- Origin: Baltimore, Maryland, U.S.
- Genres: Alternative rock, pop punk
- Years active: 1997–2007 2009
- Label: DCide
- Members: Dan Book (guitar, vocals) Clunky (bass, vocals) Justin Posner (drums)
- Past members: Mike Abrian (lead vocals) Brandon Walker (keyboards)
- Website: vdbmusic.com

= VooDoo Blue =

American alternative rock band

VooDoo Blue was a rock/alternative band from Baltimore, Maryland, that featured Dan Book on vocals and guitar, Clunky on bass and vocals, Justin Posner on the drums, and originally, Mike Abrian on lead vocals. The band was formed in the late 1990s. Since the debut of their 2006 album Smile 'n' Nod, VooDoo Blue has released under the independent record label DCide. In 2004 VooDoo Blue opened for HFStival.

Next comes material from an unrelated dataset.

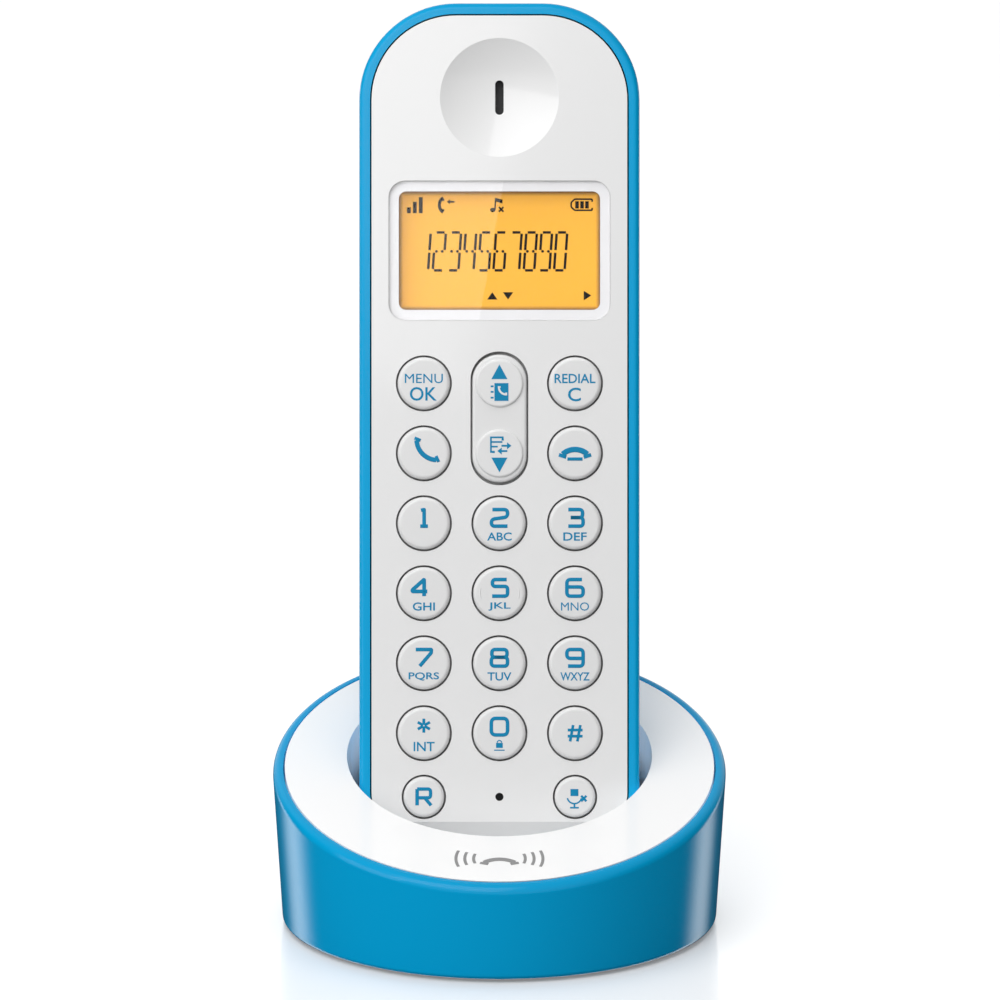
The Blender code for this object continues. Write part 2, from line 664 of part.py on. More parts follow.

The band is known for their punk influences and lyrics tackling themes such as teen suicide, street mugging, and misspent youth. A video was created for “Bobby Know-It-All” the lead single of their 2006 album Smile 'n' Nod. Directed by Mr. Oz, the video takes visual inspiration from DC and Marvel Comics.

== Discography ==
- Watch the World Fall Down (2001)
- The Summer Sessions (2002)
- Use As Directed (2003)
- Loā (2004)
- Smile 'n' Nod (2007)

== Hiatus/Disbandment ==
On January 19, 2007, on their MySpace blog, the three members of VooDoo Blue collectively posted a memo that informed fans that they were officially on hiatus. The post also hinted at, but did not confirm, the band's possible future disbandment. In summer 2007, it was announced their final show would take place on August 25, 2007, at Recher Theatre in Towson, Maryland. The band re-united for one show in October 2009.